A comparative assessment of the behavior of a series of eight (8) perovskite oxides with general formula La_0.8Sr_0.2Co_xFe_1-xO₃ (including La_0.8Sr_0.2FeO₃ and La_0.8Sr_0.2CoO₃) was conducted, as catalysts for CO and propane combustion and as oxygen reduction electrocatalysts for application in high temperature solid oxide fuel cells as well as in low temperature alkaline fuel cells. The main conclusion derived from the study of the catalytic behavior of La_0.8Sr_0.2Co_xFe_1-xO₃ powders for CO and propane oxidation, under oxidative and stoichiometric feed conditions, was that the catalytic activity increased with increasing Co/Fe ratio in the perovskite composition, this effect being more pronounced for oxidative conditions. The study of the impedance characteristics of La_0.8Sr_0.2Co_xFe_1-xO₃ electrodes interfaced to CeO₂-Gd₂O₃ electrolyte under oxygen partial pressures PO₂ ranging from 0.7 to 100 kPa and temperatures from 600 to 850 ^οC revealed that these characteristics were determined by up to two main processes whose relative contribution in shaping the open circuit total polarization resistance depended on PO₂, temperature and Co/Fe ratio.
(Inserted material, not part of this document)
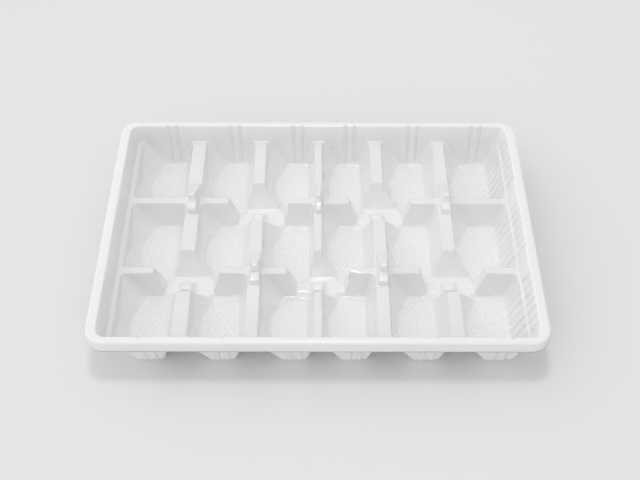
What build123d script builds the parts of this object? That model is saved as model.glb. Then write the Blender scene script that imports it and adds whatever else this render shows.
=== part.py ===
# A thermoformed food tray: one sheet of white plastic drawn down into six columns
# by three rows of cells inside a raised rim.
# The sheet is what lies between two bodies, one under its upper face and one under its lower face.
# Both come from the same functions, the second moved in by the gauge of the sheet.
import os
from math import atan, cos, hypot, radians, sqrt, tan

from build123d import *

os.makedirs("parts", exist_ok=True)

# Sheet, rim and outline
length = 240.0
width = 157.5
height = 30.5
gauge = 0.5
corner_radius = 10.0
side_band = 5.7
end_band = 3.95
crown_chamfer = 0.9
skirt_depth = 6.0
skirt_draft = 2.0
lip_width = 0.6
overrun = 1.0

# Side walls above the ledges, which lie level with the rib tops
rib_height = 19.0
side_wall_run = 2.7
ledge_width = 2.55
last_ledge_width = 1.15
tier_radius = 5.0

# Ribs, and the cell walls between them
rib_width = 7.0
middle_rib_width = 4.6
cross_rib_width = 4.28
middle_cell_loss = 2.05
end_draft = 7.5
right_wall_run = 5.1
left_wall_draft = 20.0
cell_chamfer = 2.0

# Left side of a cell: two corner facets and a round scoop, let in below the plain wall
facet_run = 11.8
facet_skew = 0.25
scoop_run = 5.2
scoop_lean_share = 0.79

# Open crossings: the ribs stop round a low saddle with a nub
gap_length = 37.0
gap_width = 28.0
gap_length_run = 5.1
gap_width_run = 7.0
gap_shift = 1.2
saddle_height = 2.5
nub_height = 8.0
nub_length = 5.3
nub_width = 3.2
nub_chamfer = 0.8
nub_draft = 18.0

# Full crossings: a two-step stud, square in front and ramped behind
stud_reach = 9.6
stud_step = 6.4
stud_crest = 4.0
stud_ramp = 12.9
stud_low_rise = 3.8
stud_high_rise = 8.6
stud_low_width = 4.8
stud_high_width = 3.4
stud_draft = 10.0
middle_stud_share = 0.6

# Upright flutes in the end walls
flute_width = 3.2
flute_depth = 0.8
flute_spacing = 5.4
flute_flat_share = 0.45
flute_foot_share = 0.65

# Six columns fill the length between the ledges; the two middle ones are narrower at the middle rib
inner_half = length / 2 - side_band - side_wall_run - ledge_width
column_pitch = (inner_half + rib_width + middle_cell_loss - middle_rib_width / 2) / 3
cell_half = (column_pitch - rib_width) / 2
narrow_half = cell_half - middle_cell_loss
middle_pitch = 2 * narrow_half + middle_rib_width
half_columns = [middle_pitch / 2 + n * column_pitch for n in range(3)]
columns = [-x for x in reversed(half_columns)] + half_columns
ribs = [(left + right) / 2 for left, right in zip(columns, columns[1:])]
middle_rib = 2

# Three rows fill the width: the end walls run straight from the rim to the floors
end_slope = tan(radians(end_draft))
rise = rib_height - gauge
end_half = width / 2 - end_band
row_pitch = (2 * (end_half - (height - rib_height) * end_slope) + cross_rib_width) / 3
cell_half_depth = (row_pitch - cross_rib_width) / 2
floor_half_depth = cell_half_depth - rise * end_slope
rows = [row_pitch, 0, -row_pitch]
crossings = [row_pitch / 2, -row_pitch / 2]

# Places across one cell, from the middle of its column
wall_foot = cell_half - right_wall_run
strip_edge = facet_run - cell_half
disc_radius = wall_foot + cell_half - scoop_run
last_cell_gain = ledge_width - last_ledge_width
strip_middle = (wall_foot + strip_edge) / 2
flute_places = [strip_middle - flute_spacing / 2, strip_middle + flute_spacing / 2]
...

Finally, the study of electrocatalysts composed of a mixture of La_0.8Sr_0.2Co_xFe_1-xO₃ and carbon black (performed mainly via the rotating disk technique) as it concerns oxygen reduction in alkaline medium at  room temperature showed that gradual substitution of Fe by Co in the oxide’s composition results in increase of the electrocatalytic activity. Also, an increase in the number of transferred electrons was found, from ca. 2 for La_0.8Sr_0.2FeO₃/C to ca. 4 for La_0.8Sr_0.2CoO₃/C, implying a gradual change in the reaction mechanism. In all above cases, the origin of the observed behavior was associated with changes in the electronic structure of the surface B-sites (Co- and Fe-sites) induced by changing the Co/Fe ratio, as well as with changes in the concentration of oxygen vacancies.